How It Works (Under the Hood)
This isn’t magic.
It’s mechanics.
Agents reduce cost through three mechanisms:
- Parallelization
Humans work sequentially
Agents operate simultaneously
- Zero context switching cost
Humans lose time switching tasks
Agents don’t
- Infinite iteration tolerance
Humans optimize for correctness early
Agents brute-force toward it
Systems don’t get tired. They get better with repetition.
The Behavioral Shift No One Talks About
This is where it gets real.
Companies don’t just optimize for output.
They optimize for control and predictability.
Before:
- Work was trusted because people did it
Now:
- Work is trusted because systems can be measured, replayed, and audited
Visibility replaces trust.
And systems are more visible than humans.
Why Mid-Level Work Gets Hit First
This isn’t random.
It’s structural.
Mid-level roles sit in the worst position:
- Too expensive for repetitive work
- Not strategic enough for system design
The problem isn’t skill.
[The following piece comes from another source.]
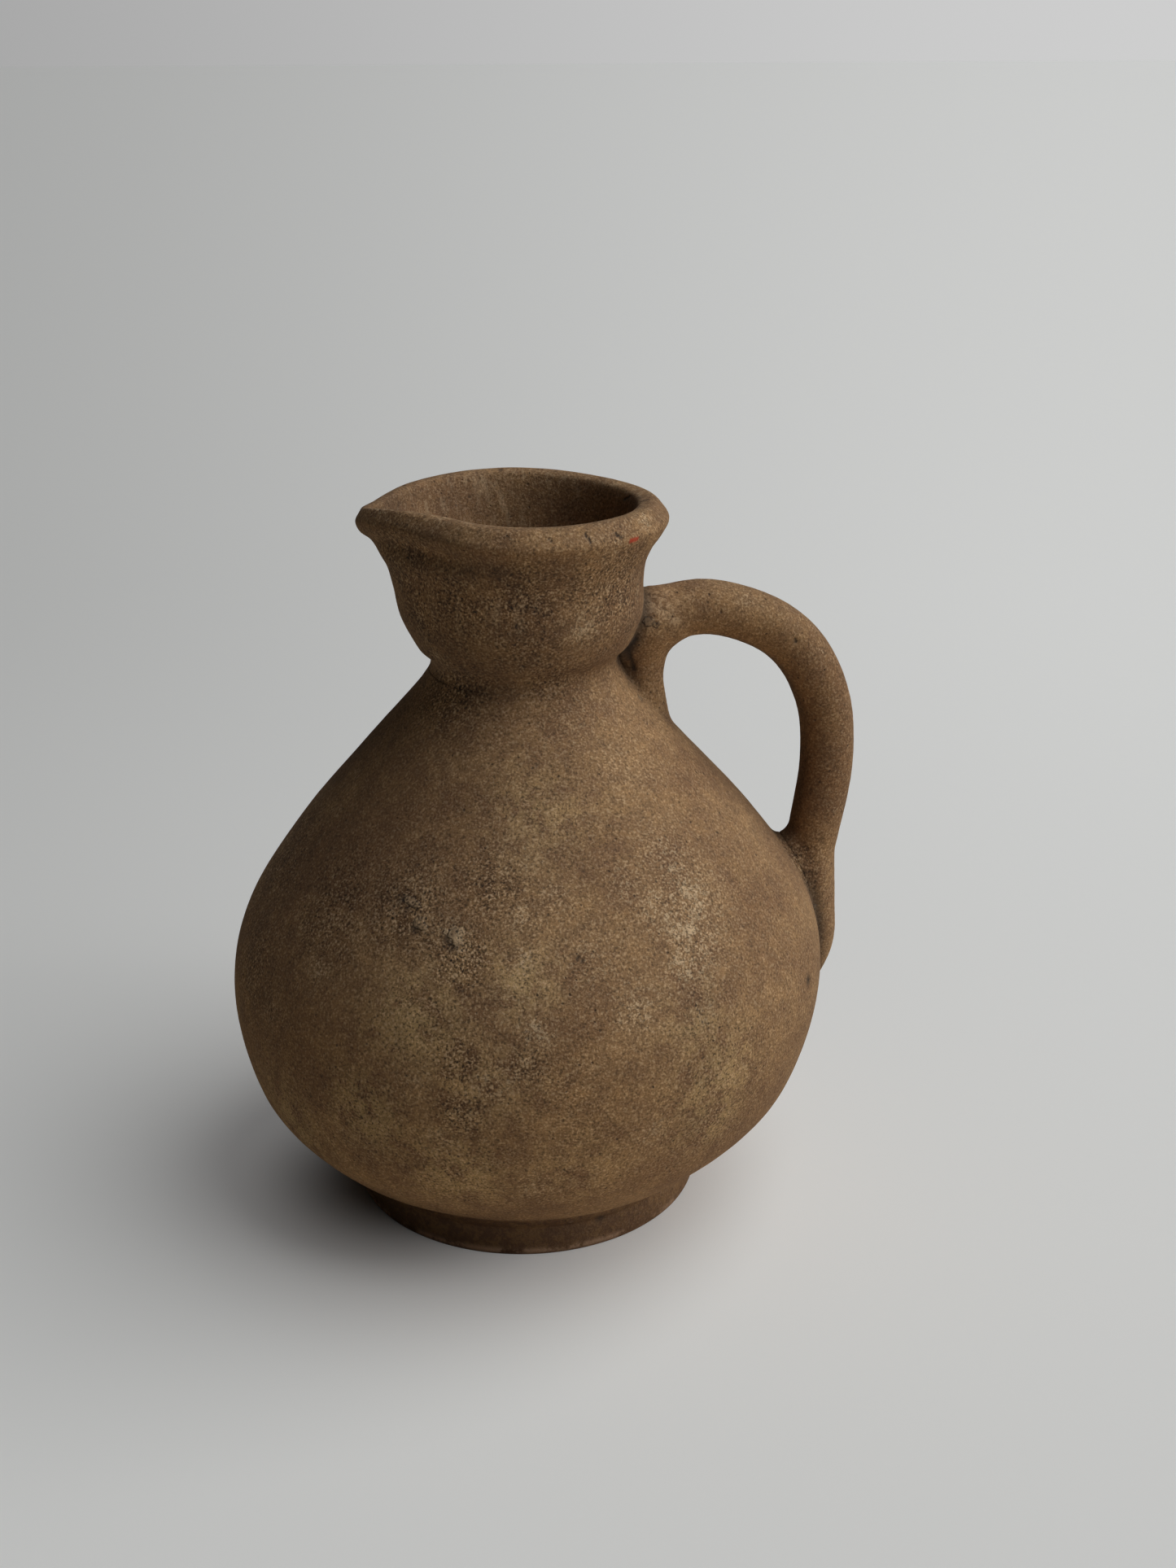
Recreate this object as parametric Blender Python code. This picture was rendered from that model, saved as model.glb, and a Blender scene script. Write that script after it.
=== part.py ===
"""Unglazed clay pitcher, built from the pieces a potter joins.

Units are metres, +Z up.  The origin is the centre of the foot's flat underside,
on the turning axis.  The handle is on the +X side and the spout on the -X side.
"""
import math

import bmesh
import bpy
from mathutils import Matrix, Vector

MM = 0.001
GAP = 0.3 * MM                     # space left between neighbouring pieces
TURN_STEPS = 48                    # straight sides around every turned piece

# Foot: a thick flat disc.
FOOT_RADIUS = 51.0 * MM
FOOT_HEIGHT = 11.7 * MM
FOOT_EDGE = 1.6 * MM               # rounding of the lower edge
FOOT_CHAMFER = 3.4 * MM            # bevel of the upper edge, filled by the luting coil

# Belly: a thrown globe, (radius, height) of its outer face from floor to shoulder.
WALL = 6.0 * MM
FLOOR_THICKNESS = 7.0 * MM
BELLY_FLOOR = FOOT_HEIGHT + GAP
BELLY_TOP = 154.0 * MM
BELLY_TOP_RADIUS = 28.5 * MM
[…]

It’s position in the system.
The New Hierarchy Emerges
The old pyramid is collapsing.
New structure:
- Agent Orchestrators
Design and manage multi-agent systems - Agent Builders
Create workflows, tools, and integrations - Agent Validators
Ensure reliability, accuracy, and safety - Humans (Execution)
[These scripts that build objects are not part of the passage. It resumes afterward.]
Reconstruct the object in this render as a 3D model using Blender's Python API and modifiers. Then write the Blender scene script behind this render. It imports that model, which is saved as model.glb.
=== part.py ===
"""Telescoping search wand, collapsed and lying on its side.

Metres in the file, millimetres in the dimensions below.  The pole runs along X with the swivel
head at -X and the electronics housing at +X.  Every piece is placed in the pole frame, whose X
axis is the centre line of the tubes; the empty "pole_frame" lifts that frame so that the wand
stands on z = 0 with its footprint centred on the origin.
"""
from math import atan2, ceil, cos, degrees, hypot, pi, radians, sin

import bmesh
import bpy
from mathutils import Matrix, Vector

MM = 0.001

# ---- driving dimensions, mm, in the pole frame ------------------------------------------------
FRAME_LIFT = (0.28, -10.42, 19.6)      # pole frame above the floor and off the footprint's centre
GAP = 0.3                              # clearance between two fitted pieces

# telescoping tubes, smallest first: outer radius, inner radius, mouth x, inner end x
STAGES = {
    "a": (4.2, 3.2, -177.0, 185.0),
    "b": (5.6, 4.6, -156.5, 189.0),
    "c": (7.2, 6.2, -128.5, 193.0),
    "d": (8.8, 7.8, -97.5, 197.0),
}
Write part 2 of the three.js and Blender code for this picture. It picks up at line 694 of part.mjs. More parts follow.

Only where judgment is required
This is not a smaller workforce.
It’s a different one.
Strategic Implications
For companies:
- Less spend on labor
- More spend on AI infrastructure
- Higher output per operator
For operators:
- Less value in execution
- More value in system design
- Leverage becomes the new currency
Weak operators execute. Strong operators design systems.
Why This Is Happening Now
Three forces converged:
- Models reached usable reliability
- APIs made integration trivial
- Cost per task collapsed
That combination changes behavior fast.
Not gradually.
Second-Order Effect
This doesn’t stop at engineering.
Once execution is systemized:
- Marketing becomes agent-driven
- Operations become autonomous
- Decision-making becomes augmented
Every function that can be decomposed will be automated.
Food for thought
If execution is no longer scarce, what is?
And if systems outperform individuals, what does “talent” actually mean now?